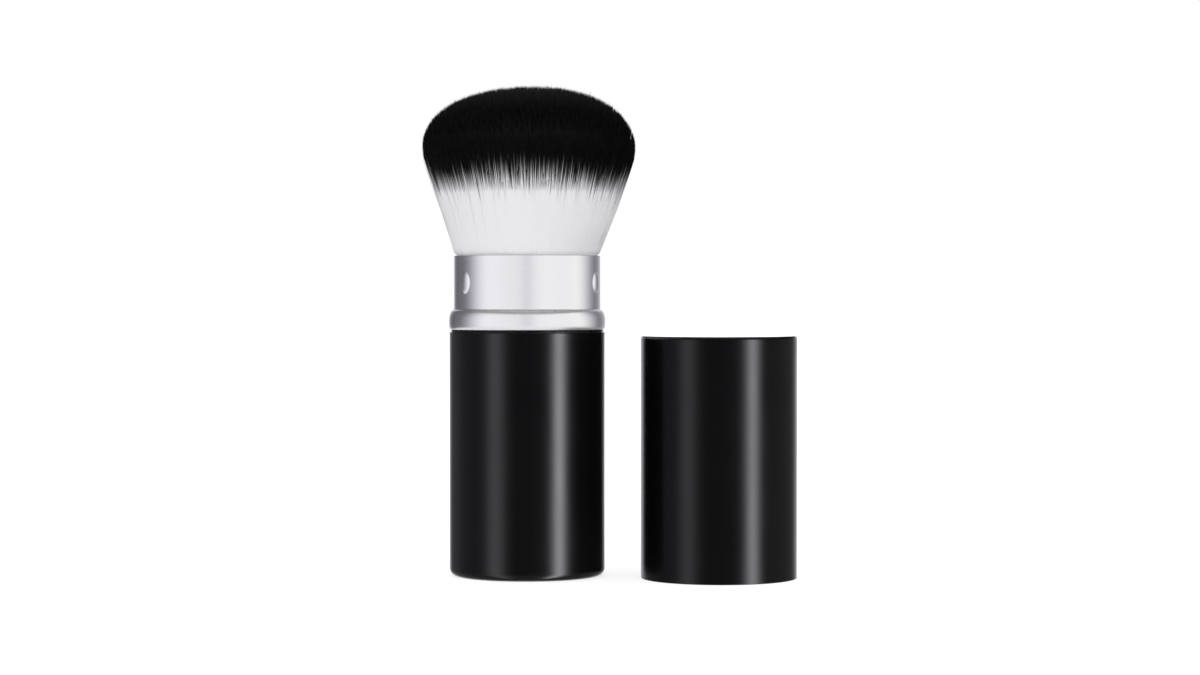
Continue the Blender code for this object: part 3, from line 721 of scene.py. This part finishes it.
def join_skins(name, skins):
    """Several skins as one object. Their numbers move up by the points before them, and v comes from the heights."""
    points, quads, triangles, quad_u, triangle_u = zip(*skins)
    before = np.cumsum([0] + [len(part) for part in points[:-1]])
    points = np.concatenate(points)
    quads = np.concatenate([part + first for part, first in zip(quads, before)])
    triangles = np.concatenate([part + first for part, first in zip(triangles, before)])
    corners = np.concatenate([quads.ravel(), triangles.ravel()])
    u = np.concatenate([part.ravel() for part in quad_u + triangle_u])
    v = np.clip((points[corners, 2] - HAIR_LOW) / HAIR_SPAN, 0, 1)
    return mesh_object(name, points, quads, triangles, columns(u, v))


def soften_normals(mesh, sizes):
    """Makes a tuft shade as one soft mass, as fine pale fibres that scatter light into each other do.

    A point's normal is 1 - s times its strand's own, plus s times the tuft's, where s is the softness, less 0.7 of it
    by a smooth step through the dye. The tuft's normal runs along (x, y, 1.5 up - 2.6 slope (r - 12.5 mm)): up is the
    height above the dye, at least 0, r the distance from the axis and slope the flare's. It is nearly level at the
    collar, where the collar throws light back up into the hair.
    """
    own = read_points(mesh.vertex_normals, "vector")
    tuft = read_points(mesh.vertices, "co")
    up = tuft[:, 2] - sizes.dye_height
    turned_down = 2.6 * sizes.flare_slope * np.maximum(np.hypot(tuft[:, 0], tuft[:, 1]) - 0.0125, 0)
    tuft[:, 2] = 1.5 * np.maximum(up, 0) - turned_down
    # On the axis under the dye the tuft has no direction, and the strand's own normal stays.
    tuft /= np.maximum(np.linalg.norm(tuft, axis=1, keepdims=True), 1e-9)
    soft = sizes.softness * (1 - 0.7 * smooth_step(up, -0.001, 0.005))[:, None]
    mixed = (1 - soft) * own + soft * tuft
    mixed /= np.maximum(np.linalg.norm(mixed, axis=1, keepdims=True), 1e-9)
    mesh.normals_split_custom_set_from_vertices(mixed)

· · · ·

▶ [OBJECTIVE]: Your task is to repeat every line exactly.

▶ [FINISHED ANSWER]:
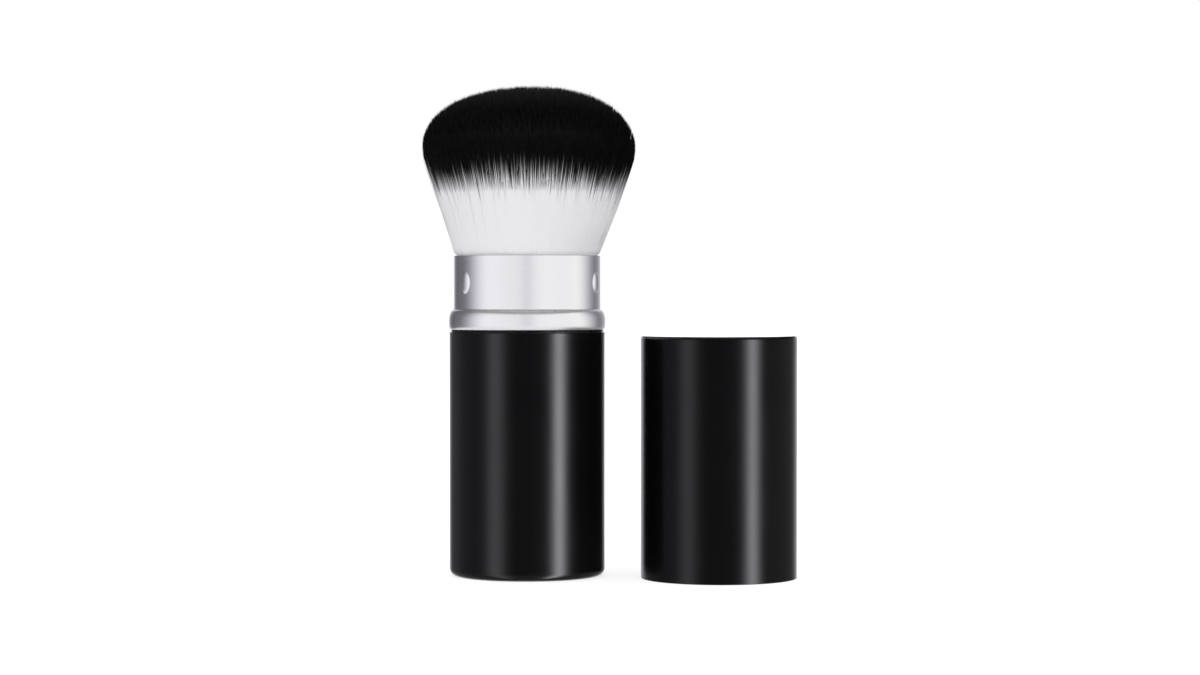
Continue the Blender code for this object: part 3, from line 721 of scene.py. This part finishes it.
def join_skins(name, skins):
    """Several skins as one object. Their numbers move up by the points before them, and v comes from the heights."""
    points, quads, triangles, quad_u, triangle_u = zip(*skins)
    before = np.cumsum([0] + [len(part) for part in points[:-1]])
    points = np.concatenate(points)
    quads = np.concatenate([part + first for part, first in zip(quads, before)])
    triangles = np.concatenate([part + first for part, first in zip(triangles, before)])
    corners = np.concatenate([quads.ravel(), triangles.ravel()])
    u = np.concatenate([part.ravel() for part in quad_u + triangle_u])
    v = np.clip((points[corners, 2] - HAIR_LOW) / HAIR_SPAN, 0, 1)
    return mesh_object(name, points, quads, triangles, columns(u, v))


def soften_normals(mesh, sizes):
    """Makes a tuft shade as one soft mass, as fine pale fibres that scatter light into each other do.

    A point's normal is 1 - s times its strand's own, plus s times the tuft's, where s is the softness, less 0.7 of it
    by a smooth step through the dye. The tuft's normal runs along (x, y, 1.5 up - 2.6 slope (r - 12.5 mm)): up is the
    height above the dye, at least 0, r the distance from the axis and slope the flare's. It is nearly level at the
    collar, where the collar throws light back up into the hair.
    """
    own = read_points(mesh.vertex_normals, "vector")
    tuft = read_points(mesh.vertices, "co")
    up = tuft[:, 2] - sizes.dye_height
    turned_down = 2.6 * sizes.flare_slope * np.maximum(np.hypot(tuft[:, 0], tuft[:, 1]) - 0.0125, 0)
    tuft[:, 2] = 1.5 * np.maximum(up, 0) - turned_down
    # On the axis under the dye the tuft has no direction, and the strand's own normal stays.
    tuft /= np.maximum(np.linalg.norm(tuft, axis=1, keepdims=True), 1e-9)
    soft = sizes.softness * (1 - 0.7 * smooth_step(up, -0.001, 0.005))[:, None]
    mixed = (1 - soft) * own + soft * tuft
    mixed /= np.maximum(np.linalg.norm(mixed, axis=1, keepdims=True), 1e-9)
    mesh.normals_split_custom_set_from_vertices(mixed)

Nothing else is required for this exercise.